Mais Grand Veymont n’utilise presque pas d’effets, préférant rajouter des strates orchestrales au sein des nappes de claviers dans leurs versions scéniques. Ce qui pourrait, chez d’autres, être une sorte de manque, ou d’ennui, devient ici un prodigieux espace de rêverie et d’alignement des sens sur un rythme naturel, un peu comme certains ragas indiens.

 

 

Chez eux, ce sont les paroles qui rejoignent les images qui passent dans la musique, et non l’inverse. Toute la chanson française « de qualité » a pratiquement toujours fait le chemin dans l’autre sens, plaçant la licence poétique au-dessus de tout, sautant d’expression stéréotypée en calembours pour éviter de se mouiller dans l’océan musical, cet inconnu dompté avec parcimonie. Paradoxalement, c’est à un grand amateur de calembours et d’expressions argotiques toutes-faites (certes détournées) que l’on pense en prenant de plein fouet la grâce absolue du « Prunier Noir », aboutissement de l’album comme des concerts de Grand Veymont ; rien moins qu’Alain Bashung. Sans que cela s’explique par la musique ni par aucune connivence esthétique (et la nature des paroles place les deux artistes à des années-lumière l’un de l’autre), il y a une même perfection, une même évidence, une même grâce venue d’ailleurs qui prend au cœur à l’écoute des moments les plus poétiques du duo drômois et des couplets de « Bombez » (« que vais-je faire de cet abandon ? ») ou de l’album L’Imprudence de Bashung.

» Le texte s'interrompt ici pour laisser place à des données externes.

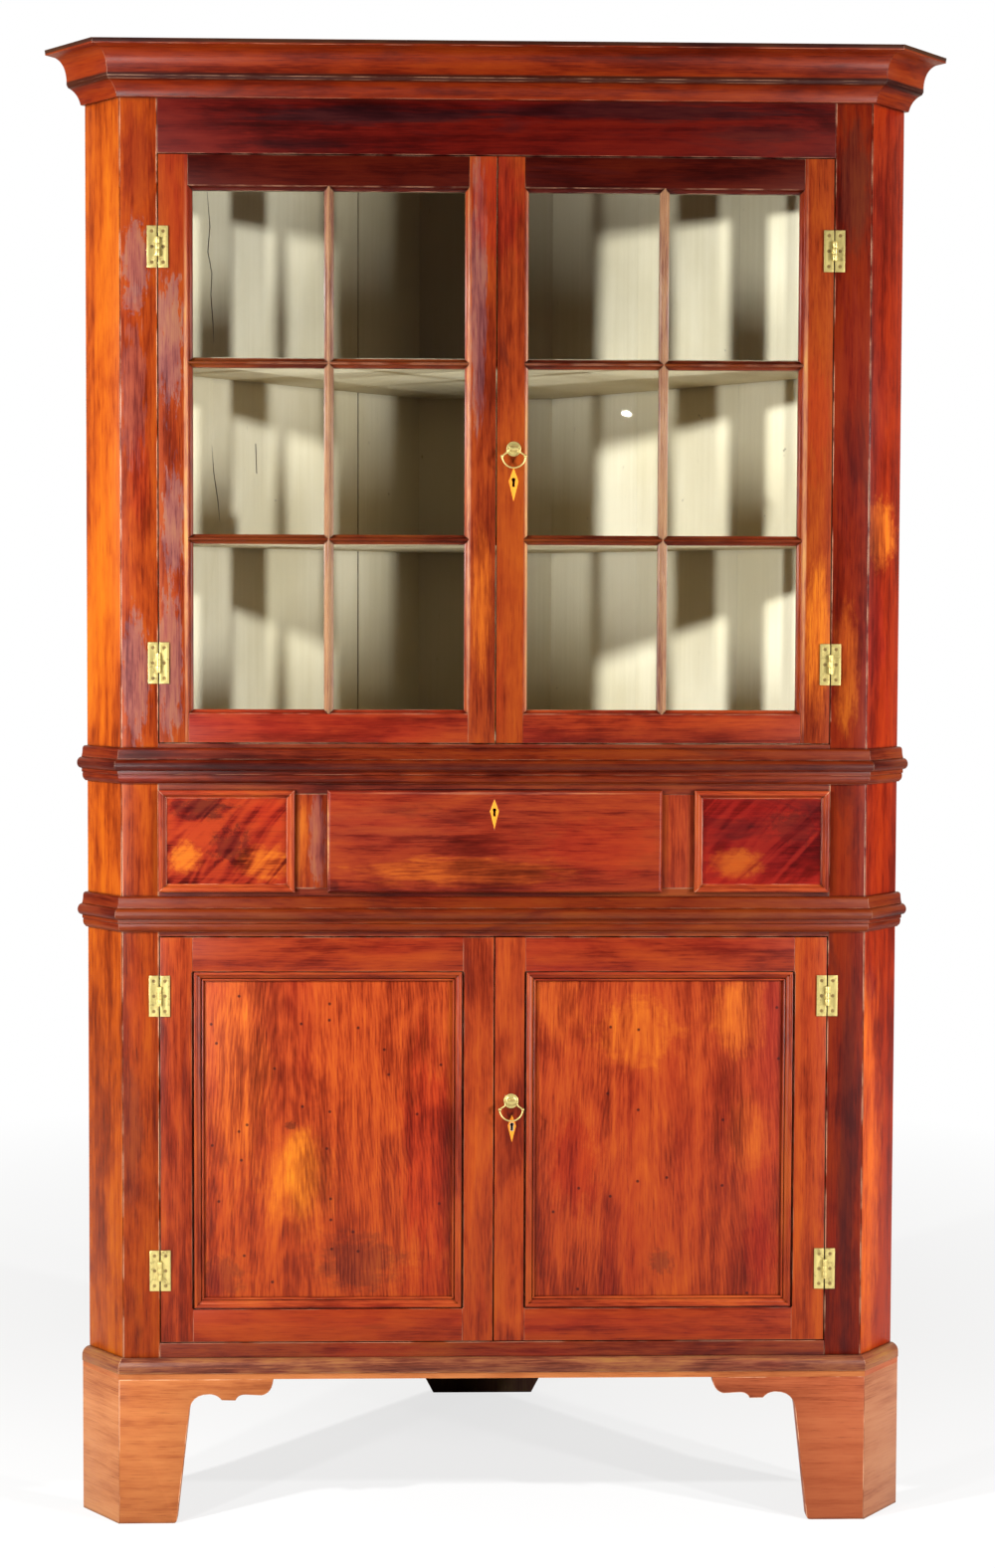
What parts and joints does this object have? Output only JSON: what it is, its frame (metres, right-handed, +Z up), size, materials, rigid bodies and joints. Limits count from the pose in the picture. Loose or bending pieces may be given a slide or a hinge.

Quelque chose qui est de l’ordre de la pensée pure traduite en mots, utilisant la musique non plus comme support à la poésie verbalisée et encore moins comme accompagnement, mais comme une sorte de courant électrique qui – sans qu’il s’agisse de « langage » – permette aux phrases de s’imprimer dans l’inconscient et d’y distiller leur sens sans que la sphère de l’interprétation n’y ait son mot à dire.

 

Il va de soi que pour que ce courant alternatif fonctionne et aille droit à nos cerveaux sans que l’intellect ne soit sollicité, la musique se doit d’être d’une grande puissance, et surtout de ne faire qu’un avec le son des mots, d’être indissociable de la mélodie. C’est le cas avec le chant étrangement hésitant et ciselé à la demi-syllabe près de Bashung – sur des paroles qui ne sont pas de lui – et ça l’est aussi, de façon différente, avec les mélopées apaisées et fondues dans le paysage de la chanteuse et claviériste Béatrice Morel-Journel. L’individualité semble s’estomper, seul subsiste l’écho ou le sentiment de méditations qui pourraient être celles d’un souvenir, d’une pensée où d’une voix off, mais qui ne semblent jamais émaner d’un narrateur en tant que tel. Ce tour de magie, qui nous plonge soudain au cœur d’une histoire dont on ne sait plus trop bien si on est le témoin, le narrateur ou le narré, est unique, et il n’a bien sûr pas d’équivalent chez Bashung. Mais lui comme Grand Veymont ont une façon bien à eux d’être intimistes et lunaires : c’est la même grâce qui touchait John Lennon lors qu’il soliloquait seul sur son arbre sur « Strawberry Fields Forever », c’est aussi sans doute celle qui a inspiré beaucoup de moments singuliers et inexplicables de l’art poétique au sens le plus large.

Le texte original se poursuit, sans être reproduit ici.